きょうは「雷記念日」。平安時代の930(延長8)年旧暦6月26日、平安京の清涼殿に雷が落ち、多くの貴族が犠牲になった天災が由来だ。当時の人々はこの落雷を左遷先の太宰府(福岡県)で不慮の死を遂げた菅原道真(845~903年)が怨霊となって起こしたと考え、道真を雷神と結び付けて祭ったそう。今回は雷記念日にちなみ、道真ゆかりの滝宮天満宮(綾川町滝宮)とその周辺を散策した。


滝宮天満宮の拝殿。向かって右側の梅が「飛び梅」


 道真は886年、国司として讃岐にやってきた。4年間の任期中、道真が過ごした官舎跡に建てられたと伝わるのが同天満宮だ。参門をくぐると、参道の両側にずらりと並んだ梅の木が出迎えてくれた。
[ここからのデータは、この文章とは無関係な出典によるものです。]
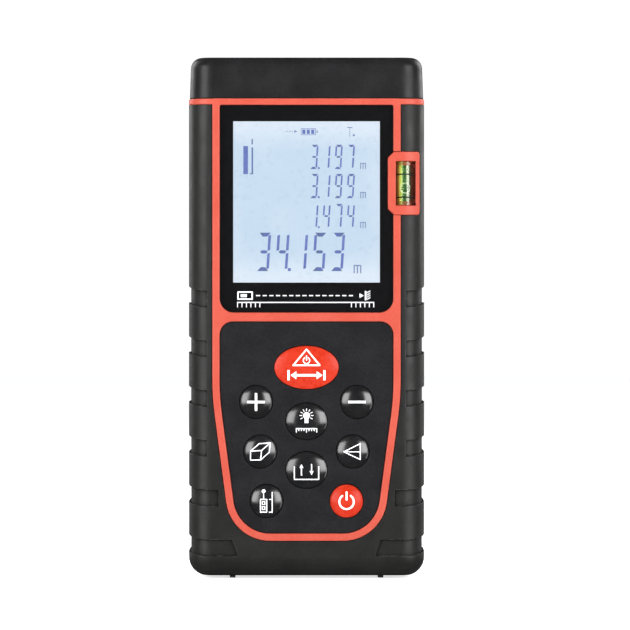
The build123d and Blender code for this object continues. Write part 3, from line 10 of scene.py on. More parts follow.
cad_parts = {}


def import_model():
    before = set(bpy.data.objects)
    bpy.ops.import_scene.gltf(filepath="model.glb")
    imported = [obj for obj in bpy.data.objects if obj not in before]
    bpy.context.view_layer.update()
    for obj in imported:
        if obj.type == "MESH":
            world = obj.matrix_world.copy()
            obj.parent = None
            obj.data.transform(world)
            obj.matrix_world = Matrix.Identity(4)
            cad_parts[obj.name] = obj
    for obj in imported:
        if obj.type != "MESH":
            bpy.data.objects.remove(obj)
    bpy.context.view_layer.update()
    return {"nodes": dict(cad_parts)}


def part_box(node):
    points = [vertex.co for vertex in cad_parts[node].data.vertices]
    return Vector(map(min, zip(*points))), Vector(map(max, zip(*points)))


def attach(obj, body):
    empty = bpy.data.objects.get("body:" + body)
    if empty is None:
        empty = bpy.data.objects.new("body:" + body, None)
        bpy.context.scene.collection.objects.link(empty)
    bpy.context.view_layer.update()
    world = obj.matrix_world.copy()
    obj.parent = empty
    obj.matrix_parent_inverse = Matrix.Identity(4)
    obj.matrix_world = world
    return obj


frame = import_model()

MM = 0.001
HOUSING = "housing"

# ---------------------------------------------------------------- colours, linear
RED = (0.400, 0.050, 0.028)
RED_WORN = (0.50, 0.095, 0.062)
KEY_RED = (0.39, 0.019, 0.005)
RUBBER = (0.0075, 0.0075, 0.0071)
RUBBER_DUSTY = (0.020, 0.020, 0.0185)
# grey of worn rubber edges, also a painted glint along them
RUBBER_WORN_AND_GLINT = (0.055, 0.055, 0.053)
BLACK = (0.0068, 0.0068, 0.0072)
BLACK_WORN = (0.022, 0.022, 0.024)
PANEL = (0.0062, 0.0063, 0.0075)
INK = (0.0012, 0.0012, 0.0016)
INK_THIN = (0.0035, 0.0035, 0.0045)
PRINT = (0.86, 0.87, 0.88)
PRINT_THIN = tuple(0.45 * channel for channel in PRINT)
KEY_BLACK = (0.0045, 0.0045, 0.005)
LCD_MIDDLE = (0.55, 0.69, 0.84)
LCD_EDGE = (0.74, 0.82, 0.93)
SEGMENT_BLUE = (0.105, 0.165, 0.48)
SEGMENT_LIGHT = (0.15, 0.21, 0.56)
SEGMENT_GREY = (0.095, 0.155, 0.32)
SEGMENT_FAINT = (0.23, 0.30, 0.50)
SEGMENT_FAINTER = (0.18, 0.25, 0.48)

NOISE_LOW, NOISE_HIGH = 0.3, 0.7  # nearly all of a noise lies between these

# ---------------------------------------------------------------- display, in mm
APERTURE_UP = 6.75  # the lit area starts this far above the printed border's lower edge
# the rest is measured from the lit area's bottom middle
LIT_WIDTH, LIT_HEIGHT = 33.2, 36.5
SLANT = 0.065  # how far the digits lean, per unit of height
SMALL_ROWS = (("3197", 25.7), ("3199", 19.1), ("1474", 12.3))  # digits, height of their feet
SMALL_DIGIT = {"left": 0.75, "pitch": 2.75, "width": 1.62, "height": 5.5, "upright": 0.38, "level": 0.52}
SMALL_UNIT = {"x": 12.15, "width": 1.3, "height": 1.4, "line": 0.2}
LARGE_ROW = ("34153", 2.6)
LARGE_DIGIT = {"left": -11.3, "pitch": 4.19, "width": 2.75, "height": 8.7, "upright": 0.60, "level": 0.90}
LARGE_UNIT = {"x": 10.65, "z": 2.1, "width": 1.75, "height": 1.9, "line": 0.27}
SEGMENTS = {
    "1": "bc",
    "3": "abcdg",
    "4": "bcfg",
    "5": "acdfg",
    "7": "abc",
    "9": "abcdfg",
}

# ---------------------------------------------------------------- prints, in mm
PRINT_T = 0.03  # how far a print stands proud
LABEL_PRINT_T = 0.012
RIB_T = 0.09  # arrow and grip ribs moulded on the battery cover
BEND_STEP = 0.3  # a print on a dome has points this close together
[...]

 道真が梅をこよなく愛したことから、境内には白梅や紅梅など計約150本が植えられているそうで、訪ねた日は枝いっぱいに茂った葉が青空に映えていた。中には薄赤く色づいた実がいくつも生(な)っている木もあり、花の時期とは異なる力強い趣が感じられた。境内の梅の実は収穫後土用干しされ、正月などの参拝記念にいただく「福梅」になるという。


滝宮天満宮境内の梅。収穫された実は「福梅」として参拝者に配られる


 拝殿の両側には、赤い柵に囲まれた白梅が1本ずつ立っている。このうち向かって右側は太宰府天満宮から移植した「飛び梅」。左側は香川に昔から生えているという讃岐の梅で、讃岐の梅は道真の縁で太宰府天満宮にも移植されているそう。道真は学者の家系に生まれ、自身も優秀な学者だったため、後に学問の神としても崇敬されるようになった。そんな道真に思いをはせながら参拝を済ませ、滝宮天満宮を後にした。
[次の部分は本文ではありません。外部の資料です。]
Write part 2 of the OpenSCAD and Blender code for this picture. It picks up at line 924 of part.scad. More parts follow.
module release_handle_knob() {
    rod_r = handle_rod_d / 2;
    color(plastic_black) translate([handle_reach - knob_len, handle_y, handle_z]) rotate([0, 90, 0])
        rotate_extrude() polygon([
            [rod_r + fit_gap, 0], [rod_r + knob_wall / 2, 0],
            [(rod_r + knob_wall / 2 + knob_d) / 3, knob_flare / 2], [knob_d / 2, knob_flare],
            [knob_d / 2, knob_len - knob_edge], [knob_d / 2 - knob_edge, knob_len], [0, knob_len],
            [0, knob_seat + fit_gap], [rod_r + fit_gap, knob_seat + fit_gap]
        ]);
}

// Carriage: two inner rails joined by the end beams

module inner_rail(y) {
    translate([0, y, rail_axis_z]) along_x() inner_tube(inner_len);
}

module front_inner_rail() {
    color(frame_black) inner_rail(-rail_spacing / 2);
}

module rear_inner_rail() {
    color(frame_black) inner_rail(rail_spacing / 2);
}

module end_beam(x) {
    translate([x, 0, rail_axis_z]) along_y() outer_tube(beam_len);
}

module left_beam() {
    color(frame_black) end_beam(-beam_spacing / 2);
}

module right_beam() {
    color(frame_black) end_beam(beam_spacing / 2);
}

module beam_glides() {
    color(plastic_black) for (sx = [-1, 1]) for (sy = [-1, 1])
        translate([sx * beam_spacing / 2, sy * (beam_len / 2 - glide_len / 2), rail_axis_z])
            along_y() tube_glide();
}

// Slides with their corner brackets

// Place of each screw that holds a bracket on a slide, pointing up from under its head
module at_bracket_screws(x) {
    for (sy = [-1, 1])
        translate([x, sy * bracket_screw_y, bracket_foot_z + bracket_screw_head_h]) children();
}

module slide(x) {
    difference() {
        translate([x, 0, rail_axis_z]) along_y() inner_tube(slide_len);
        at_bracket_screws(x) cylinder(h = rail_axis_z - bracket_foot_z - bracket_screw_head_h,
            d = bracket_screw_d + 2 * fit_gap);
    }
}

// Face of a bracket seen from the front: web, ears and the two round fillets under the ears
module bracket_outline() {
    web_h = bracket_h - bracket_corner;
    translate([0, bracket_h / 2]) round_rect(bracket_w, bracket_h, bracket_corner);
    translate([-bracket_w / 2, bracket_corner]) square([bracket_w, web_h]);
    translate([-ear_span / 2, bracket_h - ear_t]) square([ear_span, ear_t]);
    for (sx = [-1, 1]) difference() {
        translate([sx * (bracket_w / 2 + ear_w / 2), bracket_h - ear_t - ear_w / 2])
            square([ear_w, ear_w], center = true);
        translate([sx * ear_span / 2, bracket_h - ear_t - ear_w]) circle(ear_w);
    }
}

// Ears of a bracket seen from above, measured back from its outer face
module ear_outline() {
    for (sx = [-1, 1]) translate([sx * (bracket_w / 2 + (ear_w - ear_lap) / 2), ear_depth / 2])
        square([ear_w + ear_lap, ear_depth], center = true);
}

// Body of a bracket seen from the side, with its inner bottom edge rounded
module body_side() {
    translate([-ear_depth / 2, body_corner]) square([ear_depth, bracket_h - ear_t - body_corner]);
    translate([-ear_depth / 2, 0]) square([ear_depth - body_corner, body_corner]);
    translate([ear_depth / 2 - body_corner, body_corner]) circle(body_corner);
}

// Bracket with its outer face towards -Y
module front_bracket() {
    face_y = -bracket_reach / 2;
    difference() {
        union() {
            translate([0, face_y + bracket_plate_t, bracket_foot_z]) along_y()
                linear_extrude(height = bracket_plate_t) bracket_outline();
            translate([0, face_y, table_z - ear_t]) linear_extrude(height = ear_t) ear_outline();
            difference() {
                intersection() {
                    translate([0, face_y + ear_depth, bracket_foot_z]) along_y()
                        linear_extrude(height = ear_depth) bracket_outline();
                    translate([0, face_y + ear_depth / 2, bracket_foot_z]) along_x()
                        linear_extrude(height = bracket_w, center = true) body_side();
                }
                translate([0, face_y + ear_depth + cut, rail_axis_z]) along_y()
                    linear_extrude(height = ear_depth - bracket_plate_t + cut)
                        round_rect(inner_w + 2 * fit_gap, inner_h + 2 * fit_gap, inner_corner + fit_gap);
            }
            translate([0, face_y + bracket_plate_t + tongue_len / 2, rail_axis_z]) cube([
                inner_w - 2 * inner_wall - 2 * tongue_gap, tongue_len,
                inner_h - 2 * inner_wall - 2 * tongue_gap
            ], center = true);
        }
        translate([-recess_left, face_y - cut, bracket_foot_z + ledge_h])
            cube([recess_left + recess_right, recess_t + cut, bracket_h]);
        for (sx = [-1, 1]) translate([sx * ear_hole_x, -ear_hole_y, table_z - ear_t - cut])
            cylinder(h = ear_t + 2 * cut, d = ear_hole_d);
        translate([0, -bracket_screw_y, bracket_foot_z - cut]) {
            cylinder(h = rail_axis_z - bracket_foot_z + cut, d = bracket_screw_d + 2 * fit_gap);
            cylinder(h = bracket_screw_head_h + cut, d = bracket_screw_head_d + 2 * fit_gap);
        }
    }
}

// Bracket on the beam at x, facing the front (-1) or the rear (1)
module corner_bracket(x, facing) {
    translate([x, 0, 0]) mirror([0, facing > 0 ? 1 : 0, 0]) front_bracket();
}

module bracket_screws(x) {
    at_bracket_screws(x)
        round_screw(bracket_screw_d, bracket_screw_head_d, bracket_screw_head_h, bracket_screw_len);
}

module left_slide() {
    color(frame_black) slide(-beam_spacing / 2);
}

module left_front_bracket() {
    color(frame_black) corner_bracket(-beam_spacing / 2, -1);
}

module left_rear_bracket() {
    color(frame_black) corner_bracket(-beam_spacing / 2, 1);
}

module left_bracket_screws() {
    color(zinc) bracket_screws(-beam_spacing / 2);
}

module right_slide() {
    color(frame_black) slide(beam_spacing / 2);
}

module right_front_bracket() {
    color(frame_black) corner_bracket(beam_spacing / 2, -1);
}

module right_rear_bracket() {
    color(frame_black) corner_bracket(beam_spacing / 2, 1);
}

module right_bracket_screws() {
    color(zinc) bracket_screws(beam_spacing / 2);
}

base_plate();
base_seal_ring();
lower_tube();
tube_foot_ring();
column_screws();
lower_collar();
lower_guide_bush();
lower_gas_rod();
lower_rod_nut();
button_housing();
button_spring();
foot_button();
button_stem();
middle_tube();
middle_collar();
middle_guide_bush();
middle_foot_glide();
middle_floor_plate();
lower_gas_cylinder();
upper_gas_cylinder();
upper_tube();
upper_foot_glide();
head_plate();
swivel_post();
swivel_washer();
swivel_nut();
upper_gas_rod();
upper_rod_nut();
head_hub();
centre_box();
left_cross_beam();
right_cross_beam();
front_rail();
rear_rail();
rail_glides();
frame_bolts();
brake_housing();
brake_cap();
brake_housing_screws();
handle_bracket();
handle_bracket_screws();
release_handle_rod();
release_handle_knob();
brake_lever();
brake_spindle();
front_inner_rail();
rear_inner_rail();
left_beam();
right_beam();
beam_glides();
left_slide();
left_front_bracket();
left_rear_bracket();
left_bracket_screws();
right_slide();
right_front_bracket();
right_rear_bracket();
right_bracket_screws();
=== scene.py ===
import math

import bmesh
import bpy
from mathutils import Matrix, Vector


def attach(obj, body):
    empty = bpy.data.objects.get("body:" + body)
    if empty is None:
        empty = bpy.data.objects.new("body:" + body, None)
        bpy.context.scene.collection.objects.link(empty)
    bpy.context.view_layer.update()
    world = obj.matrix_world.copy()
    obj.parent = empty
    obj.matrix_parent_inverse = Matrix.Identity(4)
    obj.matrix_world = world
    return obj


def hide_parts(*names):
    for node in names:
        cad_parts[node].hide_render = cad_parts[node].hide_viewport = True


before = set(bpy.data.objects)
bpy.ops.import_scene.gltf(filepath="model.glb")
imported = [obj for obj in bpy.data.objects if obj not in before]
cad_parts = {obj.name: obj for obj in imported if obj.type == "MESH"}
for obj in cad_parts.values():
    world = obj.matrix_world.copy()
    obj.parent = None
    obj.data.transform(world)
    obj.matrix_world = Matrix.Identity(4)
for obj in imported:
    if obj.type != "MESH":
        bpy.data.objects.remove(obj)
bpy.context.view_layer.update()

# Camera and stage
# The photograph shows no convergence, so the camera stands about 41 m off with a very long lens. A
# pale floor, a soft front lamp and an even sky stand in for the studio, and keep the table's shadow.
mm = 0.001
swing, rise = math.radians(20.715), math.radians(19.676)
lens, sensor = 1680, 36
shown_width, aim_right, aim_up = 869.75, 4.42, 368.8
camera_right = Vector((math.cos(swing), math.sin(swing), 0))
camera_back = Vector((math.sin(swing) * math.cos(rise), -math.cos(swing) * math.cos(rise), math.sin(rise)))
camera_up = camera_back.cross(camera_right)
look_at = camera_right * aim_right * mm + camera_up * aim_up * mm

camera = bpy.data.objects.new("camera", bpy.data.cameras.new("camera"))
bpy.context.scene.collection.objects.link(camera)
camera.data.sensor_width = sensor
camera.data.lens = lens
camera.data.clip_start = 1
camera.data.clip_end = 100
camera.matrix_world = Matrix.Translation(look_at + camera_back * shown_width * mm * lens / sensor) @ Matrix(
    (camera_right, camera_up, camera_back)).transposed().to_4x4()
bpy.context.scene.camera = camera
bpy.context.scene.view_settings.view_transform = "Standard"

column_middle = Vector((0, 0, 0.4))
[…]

 滝宮天満宮から西に歩いて数分、綾川沿いにある滝宮公園を訪れた。「さぬき百景」にも選ばれた桜の名所として名高いが、同時にヘラブナやブラックバスを狙う釣り人の人気スポットでもある。この日も数人が釣りざおを握り、魚との真剣勝負を楽しんでいた。公園の南側にはアーチ橋の滝宮橋が、北側には朱色の滝川橋が架かり、どちらの風景も味わい深い。橋のたもとから見上げると重厚な造りが圧巻だ。

 締めくくりは、3月末にリニューアルオープンした道の駅滝宮に向かった。セルフうどん店や新鮮な野菜、果物を販売する産直などが集まる複合施設で、うどん店では道真にちなんだ町木の梅を麺に練り込んだ「梅うどん」が食べられる。

 構内をぐるりと回っていると、県産米の量り売りをしているコーナーが目にとまった。綾川町は古くから米どころとして知られ、1914(大正3)年には大正天皇の大嘗祭(だいじょうさい)に奉納する新穀を育てる「主基斎田(すきさいでん)」にも選ばれている。かつて清涼殿に落ちた雷は道真の怒りとして恐れられた。一方、雷の稲妻は稲を実らせるという言い伝えもあるそうだ。雷神とも称される道真ゆかりの地が県内有数の米どころという不思議な縁を感じながら、散策を終えた。